Ein generelles Problem entsteht durch die Verwendung eines an sich unzuverlässigen Daten-Transportnetzes (UDPoIP) für die Übertragung von Sprache. Diesbezüglich sind Massnahmen zur Erreichung der "Breitbandfähigkeit mit definierter Ende-zu-Ende-Dienstegüte (QoS)" notwending. Ein spezifischer Vorteil des NGN ist andererseits die konsequente Trennung der Sprachvermittlung von der Rufsteuerung, die erstmals nicht nur protokolltechnisch bereitgestellt wurde - dies wurde bereits in der klassischen Telefonie getrennt - sondern vor allem auch räumlich und geographisch. So ist es mit Einführung von NGN möglich die Rufsteuerung und -vermittlung zentral an wenigen geographischen Orten eines Landes oder Erdteiles zu platzieren, unter Beibehaltung geographischer Redundanz, und die Sprachvermittlung dennoch vor Ort den kürzesten Weg wählen zu lassen. Ein Netz aus tausenden Orts- und Fernvermittlungsstellen wie aus der klassischen Telefonie bekannt, ist hier nicht mehr zwingend nötig.


 
Notenergieversorgung mittels einer USV

Im Gegensatz zum analogen POTS und digitalem ISDN, fehlen NGN Kommunikationsnetzen, IP-Telefonie typisch sämtliche Elemente einer Notspeisefunktionalität. Es müssen daher bei Stromausfall besondere Vorkehrungen wie eine Notenergieversorgung mittels Akkus, Notstromversorgungen usw. getroffen werden..

Gedanken zur Gefährdung der Netzneutralität durch Priorisierung und Resourcenmanagement in paketvermittelnden Netzen

(Nachfolgender Text ist eine Sammlung von Kommentaren, die Gefahren durch praktische Implementierungen von Netzbetreibern diskutieren.Muss noch überarbeitet werden.)

NGN Kommunikationsnetze sind nicht Teil des freien Internets, können aber unter Einhaltung der NGN Spezifikation[4] auch Internet Daten transportieren.

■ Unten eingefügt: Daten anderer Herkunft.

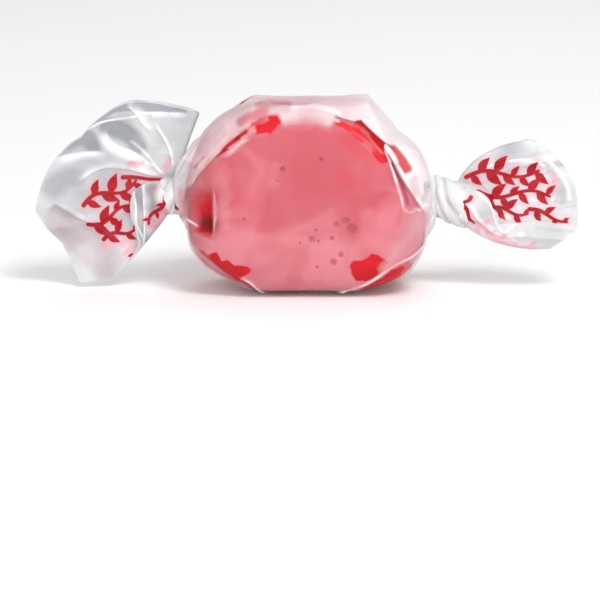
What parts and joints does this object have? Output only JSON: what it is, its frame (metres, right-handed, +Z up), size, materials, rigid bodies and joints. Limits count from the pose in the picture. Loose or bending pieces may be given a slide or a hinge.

NGN Kommunikationsnetze ermöglichen wegen proprietärer ITU beeinflusster IP Protokolle, eine Tor Funktion für eine herkömmliche Internet Übertragung, womit eine von Seite der ITU gewünschte Kontrolle über Teile des bisher freien Netzneutralen Internets ausgeübt werden kann. Internet über ein NGN Transportiert kann im Gegensatz zum Transportweg PSTN oder ISDN sowie DSL wegen einer verwendeten IP Technologie im Leistungsumfang beeinflusst werden.